Globally, many chefs have issued a clarion call to think seriously about food waste. There is Dan Barber’s much-touted pop-up event ‘WastED’, where food scraps are turned into $15-a-plate meals. Italian chef Massimo Bottura, who visited India in 2017, is known for his efforts to transform left-overs and off-cuts into delectable dishes. Even the late Anthony Bourdain made a documentary, Wasted: The Story of Food Waste, which sought to “change the way people buy, cook, recycle and eat food”.

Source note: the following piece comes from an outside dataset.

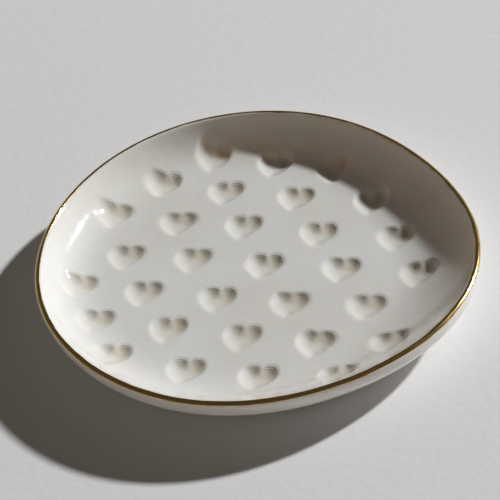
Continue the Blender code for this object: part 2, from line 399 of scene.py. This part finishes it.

According to Arina Suchde, a trained chef, mixologist and “trash cooking” expert from Mumbai, only a handful of fine-dining restaurants and niche green/health cafes in India are playing around with non-essentials like carrot tops and orange rinds. Because, mostly, they can afford to. “Unfortunately, it is a very niche concept, as opposed to being something that everybody should follow,” admits Suchde. She uses peppy cooking names to describe her ‘waste-not’ ideology, like root-to-shoot, skin-to-stem and nose-to-tail. She has conducted a number of workshops on trash cooking across Mumbai, Pune, Ahmedabad, Delhi and Bengaluru over the last two years to try and convince people to use kitchen scraps in their day-to-day meals. Like how the corn cob can be used as stock for grills and sauces, beetroot stem for pesto, salad for broccoli stems, carrot greens for chutney, or the white rind of melons for gazpacho. Her fun workshops are not really packed to the gills, attended by people who genuinely care about waste.

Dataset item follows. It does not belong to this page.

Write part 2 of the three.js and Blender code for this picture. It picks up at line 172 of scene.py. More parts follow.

A sustainable menu which is locally produced, energy efficient and zero-waste has limited takers. Kabir Suri, head of the Delhi chapter of the National Restaurant Association of India and co-founder and CEO of Azure Hospitality Pvt. Ltd, which owns Mamagoto and Dhaba by Claridges among other brands, says that till date NRAI has not really conducted a waste audit or issued formal guidelines to reduce waste. It is mostly left to the whims and fancies and business exigencies of individual restaurants. He says that most of the waste generated is leftovers by customers. “Within the kitchen one is able to control waste through order processing, ingredient listing, smart cooking methods and menu plating. But how do you control over-ordering on tables?” he asks.

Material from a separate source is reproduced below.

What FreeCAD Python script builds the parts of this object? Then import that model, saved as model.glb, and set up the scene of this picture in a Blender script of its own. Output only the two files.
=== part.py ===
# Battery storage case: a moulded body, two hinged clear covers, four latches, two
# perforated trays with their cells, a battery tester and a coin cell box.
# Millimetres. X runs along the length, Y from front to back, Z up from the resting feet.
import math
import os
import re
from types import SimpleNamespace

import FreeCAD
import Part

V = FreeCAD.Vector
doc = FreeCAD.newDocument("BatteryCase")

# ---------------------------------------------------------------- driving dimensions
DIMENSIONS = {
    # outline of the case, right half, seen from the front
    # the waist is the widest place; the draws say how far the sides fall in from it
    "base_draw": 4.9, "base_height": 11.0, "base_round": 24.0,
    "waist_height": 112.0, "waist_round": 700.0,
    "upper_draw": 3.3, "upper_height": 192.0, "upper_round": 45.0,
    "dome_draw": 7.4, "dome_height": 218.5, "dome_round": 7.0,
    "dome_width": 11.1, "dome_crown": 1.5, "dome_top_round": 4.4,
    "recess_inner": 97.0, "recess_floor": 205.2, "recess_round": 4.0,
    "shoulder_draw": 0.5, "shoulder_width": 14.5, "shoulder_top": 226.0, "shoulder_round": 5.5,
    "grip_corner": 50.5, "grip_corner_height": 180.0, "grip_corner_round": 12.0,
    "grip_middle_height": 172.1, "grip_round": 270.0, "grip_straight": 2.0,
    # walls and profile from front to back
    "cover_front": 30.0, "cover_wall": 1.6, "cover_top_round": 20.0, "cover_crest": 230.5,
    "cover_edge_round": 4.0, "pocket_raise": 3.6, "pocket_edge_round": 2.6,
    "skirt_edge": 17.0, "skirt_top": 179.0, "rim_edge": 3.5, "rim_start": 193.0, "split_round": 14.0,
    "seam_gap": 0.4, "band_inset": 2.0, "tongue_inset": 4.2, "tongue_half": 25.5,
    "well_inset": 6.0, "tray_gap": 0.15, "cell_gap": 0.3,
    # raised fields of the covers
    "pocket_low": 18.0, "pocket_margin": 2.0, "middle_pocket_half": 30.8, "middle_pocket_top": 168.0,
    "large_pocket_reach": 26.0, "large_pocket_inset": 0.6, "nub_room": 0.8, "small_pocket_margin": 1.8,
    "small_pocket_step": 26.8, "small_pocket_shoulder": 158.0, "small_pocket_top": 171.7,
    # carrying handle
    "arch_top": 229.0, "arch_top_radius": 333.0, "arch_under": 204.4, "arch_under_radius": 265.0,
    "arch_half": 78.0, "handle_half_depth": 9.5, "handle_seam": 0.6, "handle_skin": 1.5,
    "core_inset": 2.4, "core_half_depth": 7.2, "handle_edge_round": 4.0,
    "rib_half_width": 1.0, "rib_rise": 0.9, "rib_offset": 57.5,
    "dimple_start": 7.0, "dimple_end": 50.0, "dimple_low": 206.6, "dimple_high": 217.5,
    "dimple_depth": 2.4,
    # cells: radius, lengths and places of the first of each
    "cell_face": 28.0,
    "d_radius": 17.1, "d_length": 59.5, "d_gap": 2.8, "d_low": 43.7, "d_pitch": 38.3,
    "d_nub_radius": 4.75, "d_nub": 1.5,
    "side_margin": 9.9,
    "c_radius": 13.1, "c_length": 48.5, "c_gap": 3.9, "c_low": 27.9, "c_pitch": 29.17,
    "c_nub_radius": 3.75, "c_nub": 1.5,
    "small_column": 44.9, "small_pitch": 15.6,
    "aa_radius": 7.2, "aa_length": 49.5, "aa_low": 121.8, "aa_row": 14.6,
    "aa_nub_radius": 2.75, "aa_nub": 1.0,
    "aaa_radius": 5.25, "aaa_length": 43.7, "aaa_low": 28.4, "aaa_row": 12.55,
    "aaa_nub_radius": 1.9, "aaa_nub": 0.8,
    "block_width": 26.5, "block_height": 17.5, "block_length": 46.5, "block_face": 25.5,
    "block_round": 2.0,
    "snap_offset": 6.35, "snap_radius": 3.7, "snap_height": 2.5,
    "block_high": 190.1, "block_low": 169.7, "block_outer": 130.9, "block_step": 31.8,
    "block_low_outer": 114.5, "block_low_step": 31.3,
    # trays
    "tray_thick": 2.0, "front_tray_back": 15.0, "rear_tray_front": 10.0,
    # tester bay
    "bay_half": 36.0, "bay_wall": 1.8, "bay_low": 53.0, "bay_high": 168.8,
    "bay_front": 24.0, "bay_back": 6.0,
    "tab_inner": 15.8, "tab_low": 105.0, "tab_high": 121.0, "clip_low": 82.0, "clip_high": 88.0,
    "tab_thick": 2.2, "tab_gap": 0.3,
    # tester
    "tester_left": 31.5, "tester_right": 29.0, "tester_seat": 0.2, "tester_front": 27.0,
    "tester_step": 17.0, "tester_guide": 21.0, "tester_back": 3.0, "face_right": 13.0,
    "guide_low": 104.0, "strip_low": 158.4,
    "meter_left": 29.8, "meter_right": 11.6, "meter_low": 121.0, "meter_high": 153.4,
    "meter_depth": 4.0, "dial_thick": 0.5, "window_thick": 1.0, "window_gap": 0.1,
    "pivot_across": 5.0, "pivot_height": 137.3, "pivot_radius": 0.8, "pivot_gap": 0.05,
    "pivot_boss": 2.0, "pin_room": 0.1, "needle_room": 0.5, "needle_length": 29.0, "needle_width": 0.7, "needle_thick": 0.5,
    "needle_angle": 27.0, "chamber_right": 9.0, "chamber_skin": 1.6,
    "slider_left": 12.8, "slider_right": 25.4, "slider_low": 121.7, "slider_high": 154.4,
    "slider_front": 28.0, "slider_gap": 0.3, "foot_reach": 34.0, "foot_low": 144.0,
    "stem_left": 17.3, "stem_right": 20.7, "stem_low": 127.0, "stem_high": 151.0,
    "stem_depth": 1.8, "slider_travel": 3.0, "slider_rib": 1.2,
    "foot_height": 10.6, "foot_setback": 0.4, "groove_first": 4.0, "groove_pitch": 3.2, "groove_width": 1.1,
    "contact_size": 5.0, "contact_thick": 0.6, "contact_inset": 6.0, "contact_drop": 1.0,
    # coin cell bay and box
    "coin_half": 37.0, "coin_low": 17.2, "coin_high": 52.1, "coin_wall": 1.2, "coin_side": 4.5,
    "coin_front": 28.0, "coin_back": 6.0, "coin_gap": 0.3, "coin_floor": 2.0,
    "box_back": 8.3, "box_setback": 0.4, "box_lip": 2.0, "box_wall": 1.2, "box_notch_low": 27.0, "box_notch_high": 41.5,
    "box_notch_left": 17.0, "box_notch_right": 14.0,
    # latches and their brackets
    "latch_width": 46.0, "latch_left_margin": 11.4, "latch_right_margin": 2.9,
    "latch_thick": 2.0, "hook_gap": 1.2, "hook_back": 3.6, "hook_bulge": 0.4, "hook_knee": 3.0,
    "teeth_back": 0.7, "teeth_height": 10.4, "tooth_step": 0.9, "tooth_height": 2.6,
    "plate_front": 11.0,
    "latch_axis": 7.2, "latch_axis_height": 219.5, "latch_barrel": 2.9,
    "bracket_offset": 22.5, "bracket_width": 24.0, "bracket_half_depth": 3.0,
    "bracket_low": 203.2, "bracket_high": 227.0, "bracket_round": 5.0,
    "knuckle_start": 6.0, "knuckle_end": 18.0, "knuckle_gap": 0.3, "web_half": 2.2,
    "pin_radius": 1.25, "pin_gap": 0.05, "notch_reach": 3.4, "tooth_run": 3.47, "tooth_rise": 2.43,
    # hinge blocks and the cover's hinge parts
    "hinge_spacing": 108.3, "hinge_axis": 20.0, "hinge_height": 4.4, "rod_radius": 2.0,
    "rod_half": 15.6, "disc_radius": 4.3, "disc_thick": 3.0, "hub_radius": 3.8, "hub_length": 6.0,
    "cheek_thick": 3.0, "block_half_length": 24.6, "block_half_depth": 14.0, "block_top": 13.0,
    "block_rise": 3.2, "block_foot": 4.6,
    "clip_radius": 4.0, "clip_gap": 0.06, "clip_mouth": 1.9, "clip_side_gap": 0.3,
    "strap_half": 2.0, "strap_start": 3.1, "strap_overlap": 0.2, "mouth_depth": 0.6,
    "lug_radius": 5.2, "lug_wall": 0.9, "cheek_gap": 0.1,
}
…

In April 2017, Ram Vilas Paswan, the minister of consumer affairs, food and distribution, suggested that the government should fix portion sizes in restaurants and hotels to curb food wastage. Many chefs dismissed the idea as they felt most of the wastage occurs at the supply chain level itself, because the demand is for fruits and vegetables that look perfect. An obsession with appearance at the retail level doesn’t help fight food wastage. “If a carrot is deformed, that does not mean it is rotten or is not going to taste the same,” says Suchde.
Balpreet Singh Chadha, executive sous chef at Andaz Delhi, wants to re-use food waste in many different forms. But for now he is implementing his alchemical skills frugally and subtly in the AnnaMaya kitchen. Like drying, dehydrating and churning into powder lemon skin and orange peels to use as flavoured salt and spices apart from garnish. “My waste food menu was supposed to happen in May. It got delayed. People in Delhi don’t exactly want it,” says Chadha.